Voter’s apathy worrisome
Highlights

More than half of the voters in Hyderabad preferred to stay away from voting. The lack of interest in democracy for lakhs of citizens is certainly a cause of concern. Democracy is the most representative form of political organisation that human civilisation has heralded so far. 

More than half of the voters in Hyderabad preferred to stay away from voting. The lack of interest in democracy for lakhs of citizens is certainly a cause of concern. Democracy is the most representative form of political organisation that human civilisation has heralded so far.
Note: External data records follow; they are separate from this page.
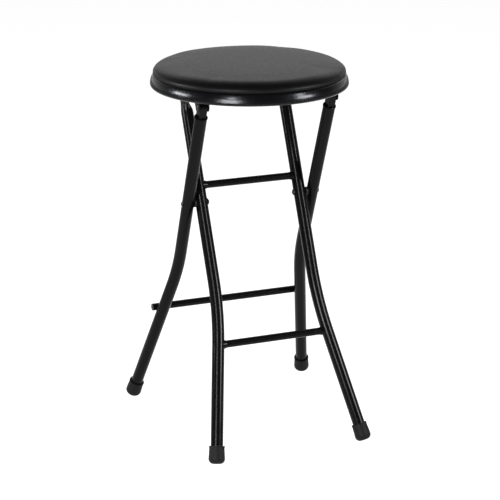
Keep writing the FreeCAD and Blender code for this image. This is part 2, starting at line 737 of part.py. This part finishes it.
def build():
    nodes = {}
    nodes["seat_cover"] = make_cover()
    nodes["seat_foam"] = make_foam()
    nodes["seat_board"] = make_board()
    pan = make_pan()
    nodes["seat_pan"] = pan.cut(screw_holes(
        bracket_screw_places(), pan_under_z - 1, board_z + 1, screw_diameter + screw_hole_clearance))
    nodes["cover_staples"] = Part.makeCompound([make_staple(turn) for turn in staple_turns()])
    nodes["board_tee_nuts"] = Part.makeCompound(
        [make_tee_nut(x, y) for x, y in bracket_screw_places()])
    nodes["bracket_screws"] = Part.makeCompound(
        [make_screw(x, y) for x, y in bracket_screw_places()])
    front_bracket, hinge_pin = make_front_bracket()
    both_sides(nodes, "front_bracket", front_bracket)
    both_sides(nodes, "hinge_pin", hinge_pin)
    both_sides(nodes, "rear_bracket", make_rear_bracket())

    outer_foot = make_foot(outer_x, outer_bend_start, outer_bend_radius,
                           outer_bend_angle, outer_tilt)
    rivet, spacer, washer = make_rivet()
    outer_pieces = {"outer_leg": make_outer_leg(), "outer_plug": make_plug(),
                    "pivot_rivet": rivet, "pivot_spacer": spacer, "pivot_washer": washer}
    for name, shape in outer_pieces.items():
        both_sides(nodes, name, lean(shape, outer_tilt))
    both_sides(nodes, "outer_foot", cut_at_floor(lean(outer_foot, outer_tilt)))
    rung, welds = make_outer_rung()
    nodes["outer_rung"] = lean(rung, outer_tilt)
    nodes["outer_rung_welds"] = lean(Part.makeCompound(welds), outer_tilt)

    inner_foot = make_foot(inner_x, inner_bend_start, inner_bend_radius,
                           inner_bend_angle, inner_tilt)
    both_sides(nodes, "inner_leg", lean(make_inner_leg(), -inner_tilt))
    both_sides(nodes, "support_pin", lean(make_support_pin(), -inner_tilt))
    both_sides(nodes, "inner_foot", cut_at_floor(lean(inner_foot, -inner_tilt)))
    upper_rung, upper_welds = make_inner_rung(inner_upper_rung_at)
    lower_rung, lower_welds = make_inner_rung(inner_lower_rung_at)
    nodes["inner_upper_rung"] = lean(upper_rung, -inner_tilt)
    nodes["inner_lower_rung"] = lean(lower_rung, -inner_tilt)
    nodes["inner_rung_welds"] = lean(Part.makeCompound(upper_welds + lower_welds), -inner_tilt)
    return nodes


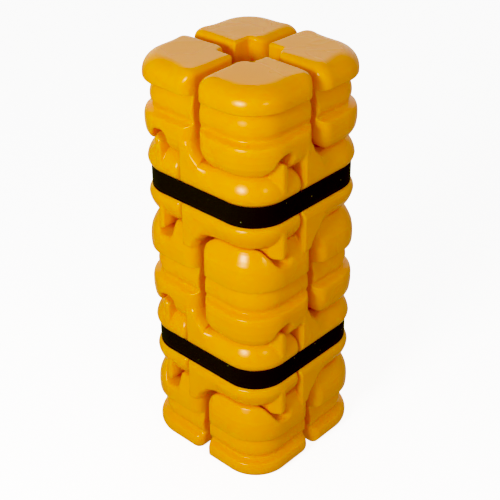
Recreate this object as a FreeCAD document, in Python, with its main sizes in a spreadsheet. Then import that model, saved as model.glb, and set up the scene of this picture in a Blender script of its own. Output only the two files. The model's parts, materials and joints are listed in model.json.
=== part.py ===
import FreeCAD, Part
import Sketcher
import os

# Modular column protector: four corner stacks of three hollow blow-moulded modules each. Every module is
# a block at its own corner with forks that reach along one face and wrap the next corner, above and below
# the neighbour's block, so that the stacks interlock as a pinwheel and slide apart to take a thicker
# column. Two straps lie in the grooves that cover the joints between the tiers.
# Millimetres, +Z up, origin at the centre of the underside. Stack a stands at the corner (-X, -Y); stacks
# b, c and d are the same modules turned by a quarter, a half and three quarters of a turn about Z.

doc = FreeCAD.newDocument("column_protector")
sheet = doc.addObject("Spreadsheet::Sheet", "Sizes")

SIZES = [
    ("face_half", 194.0, "centre to the outer face of a fastened strap"),
    ("corner_radius", 88.0, "plan radius of the strap's outer face at the corners"),
    ("tier_pitch", 453.0, "from the middle of one strap to the middle of the other"),
    ("lower_strap_height", 308.0, "middle of the lower strap above the floor"),
    ("fork_height", 96.0, "tier joint to the seat of the neighbour's block"),
    ("seam_share", 0.617, "height of the mould parting line as a share of a full block"),
    ("cap_height", 49.0, "parting line of a top block to its flat top"),
    ("wall", 4.0, "wall of a hollow module"),
    ("block_bulge", 10.0, "how far a block's bulges stand out past face_half"),
    ("fork_bulge", 7.0, "how far a fork's bulge stands out past face_half"),
    ("edge_inset", 10.0, "how far the seats lie inside face_half"),
    ("groove_inset", 12.0, "depth of a block's groove inside face_half"),
    ("recess_inset", 6.0, "depth of the ribbed recess inside face_half"),
    ("cap_inset", 29.0, "flat top's edge inside face_half"),
    ("block_right_edge", -4.0, "a block's right edge on its own face, from the centre line"),
    ("block_left_edge", 17.0, "the next block's left edge on the same face, from the centre line"),
    ("arm_left_edge", -41.0, "left edge of the arm that joins a block to its forks"),
    ("fork_end", -50.0, "where a fork ends on the second face, from the centre line"),
    ("column_half", 54.0, "half the width of the hole for the column"),
    ("seat_gap", 0.4, "running clearance between a fork and the neighbour's block"),
    ("ridge_centre", 102.0, "guide ridge, from the centre line"),
    ("channel_shift", 14.0, "centre line of a channel, past the ridge's"),
    ("channel_centre", "=ridge_centre + channel_shift", "arched channel that the ridge runs in"),
    ("ridge_width", 20.0, "guide ridge on a fork"),
    ("ridge_height", 36.0, "how far the ridge stands into the neighbour's channel"),
    ("ridge_inner_end", 60.0, "inner end of the ridge, from the centre line"),
    ("channel_width", 54.0, "arched channel in a block"),
    ("crown_clearance", 10.0, "from a ridge's crest to its channel's crown"),
    ("channel_height", "=ridge_height + crown_clearance", "arched channel in a block"),
    ("strap_width", 55.5, "webbing, a little over a nominal two inches"),
    ("strap_thickness", 2.5, "loop-pile webbing"),
    ("strap_gap", 0.3, "between the webbing and the channel floor"),
    ("strap_side_gap", 1.0, "between the webbing's edge and the shoulder of its channel"),
    ("tab_length", 170.0, "hook tab along the strap"),
    ("tab_thickness", 2.0, "hook tab"),
]
for row, (alias, value, note) in enumerate(SIZES, start=1):
    sheet.set("A%d" % row, str(value))
    sheet.setAlias("A%d" % row, alias)
    sheet.set("B%d" % row, note)
doc.recompute()

FACE, ROUND, WALL = "Sizes.face_half", "Sizes.corner_radius", "Sizes.wall"
BULGE, EDGE = "Sizes.block_bulge", "Sizes.edge_inset"
AXIS = "(Sizes.face_half - Sizes.corner_radius)"
FULL_HEIGHT = "(Sizes.tier_pitch - 2 * Sizes.fork_height)"
SEAM_RISE = "(Sizes.seam_share * %s)" % FULL_HEIGHT
SEAM_DROP = "(%s - %s)" % (FULL_HEIGHT, SEAM_RISE)
UPPER_JOINT = "(Sizes.lower_strap_height + Sizes.tier_pitch)"
LOWER_JOINT = "Sizes.lower_strap_height"
CHANNEL_FLOOR = "(0 - Sizes.strap_thickness - Sizes.strap_gap)"
CHANNEL_HALF = "(Sizes.strap_width / 2 + Sizes.strap_side_gap)"
BLOCK_DEPTH = "(%s - Sizes.block_left_edge)" % AXIS
BLOCK_REACH = "(%s + Sizes.block_right_edge)" % AXIS
FORK_REACH = "(%s - Sizes.arm_left_edge)" % AXIS
FORK_DEPTH = "(%s + Sizes.fork_end)" % AXIS


def bind(thing, prop, expression):
    """Tie one property of an object to the sheet."""
    thing.setExpression(prop, expression)


def place(thing, x="0", y="0", z="0"):
    """Tie an object's position to the sheet."""
    for axis, expression in (("x", x), ("y", y), ("z", z)):
        bind(thing, "Placement.Base." + axis, expression)


def value_of(expression):
    """The number that an expression has now, for a sketch's first guess."""
    return float(sheet.evalExpression(expression))


def section(name, points, corner, turn):
    """A closed outline in the upright plane through a corner's axis. Each point is (offset, height):
    the offset is measured outwards from the plan corner radius, and None stands for the axis itself.
    turn is the direction, in degrees about Z, in which the outline looks outwards."""
    sketch = doc.addObject("Sketcher::SketchObject", name)
    spots = [("0" if offset is None else "%s + %s" % (ROUND, offset), height) for offset, height in points]
    corners = [FreeCAD.Vector(value_of(across), value_of(up), 0) for across, up in spots]
    count = len(corners)
    for i in range(count):
        sketch.addGeometry(Part.LineSegment(corners[i], corners[(i + 1) % count]), False)
    for i in range(count):
        sketch.addConstraint(Sketcher.Constraint("Coincident", i, 2, (i + 1) % count, 1))
        for kind, expression, guess in (("DistanceX", spots[i][0], corners[i].x),
                                        ("DistanceY", spots[i][1], corners[i].y)):
            index = sketch.addConstraint(Sketcher.Constraint(kind, i, 1, guess))
            bind(sketch, "Constraints[%d]" % index, expression)
    upright = FreeCAD.Rotation(FreeCAD.Vector(1, 0, 0), 90)
    sketch.Placement = FreeCAD.Placement(
        FreeCAD.Vector(), FreeCAD.Rotation(FreeCAD.Vector(0, 0, 1), turn) * upright)
    place(sketch, corner[0], corner[1])
    return sketch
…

The indifference of half of the voters to the electoral process erodes the representative character of democratic polity. Fractured verdicts and fragmented polity are already undermining the representative character of our polity. The voter’s apathy further reinforces this ominous trend.

Unlike in the western democracies, in India, the upper strata of societies who are the chief beneficiaries of democracy are generally indifferent to elections, while the poor and the underprivileged that are yet to reap the benefits of freedom evince greater interest in polls. The apathy of the affluent often legitimises the demand for compulsory voting. But, one can be forced to vote. But none can force them to vote in a responsible manner.

The citizens have a fundamental duty to exercise their voting rights. Otherwise, universal suffrage has no meaning. However, the low voting is not just a result of lack of political consciousness among people; it also reflects the bankruptcy of our political system.

The people have no confidence that their vote can shape their destiny. The beauty of democracy is choice and plurality. But, the degeneration in political culture is depriving the voters of this choice. The unprecedented defections seriously undermine the credibility and legitimacy of our democratic political system.

The political parties are increasingly devoid of any ideological commitment. The leaders have become turncoats. The advent of television, information technology etc., has made electoral process, especially voting, transparent. The muscle power has been largely eliminated.

But, the money power is pervasive. The middle class and the upper classes are obviously disillusioned with the elections dictated by unprecedented flow of money. The legitimate vote is undermined as purchased vote determines the victory in many instances, though money alone cannot be a decisive factor always.

Besides, a host of facilitating measures can help improve the voting. Electoral roles are full of errors and distortions. Voters often complain of their names missing. Such a situation is highly unwarranted in the information age where technology can easily be pressed into service to correct the anomalies.

At a time when billions of dollars are transacted every day across continents, why not allow online voting? Of course, security systems should be put in place to avoid manipulation. Mobile polling booths can be introduced to take the voting process close to the voters. The Election Commission can provide free transport facilities for voters coming to exercise their franchise.

The measures taken so far by the election authorities have certainly helped in creating greater voter awareness. The civil society should also be a partner in strengthening the democratic fabric. The political culture can only be changed through active voters’ participation. The passive citizens do more harm to Indian democracy.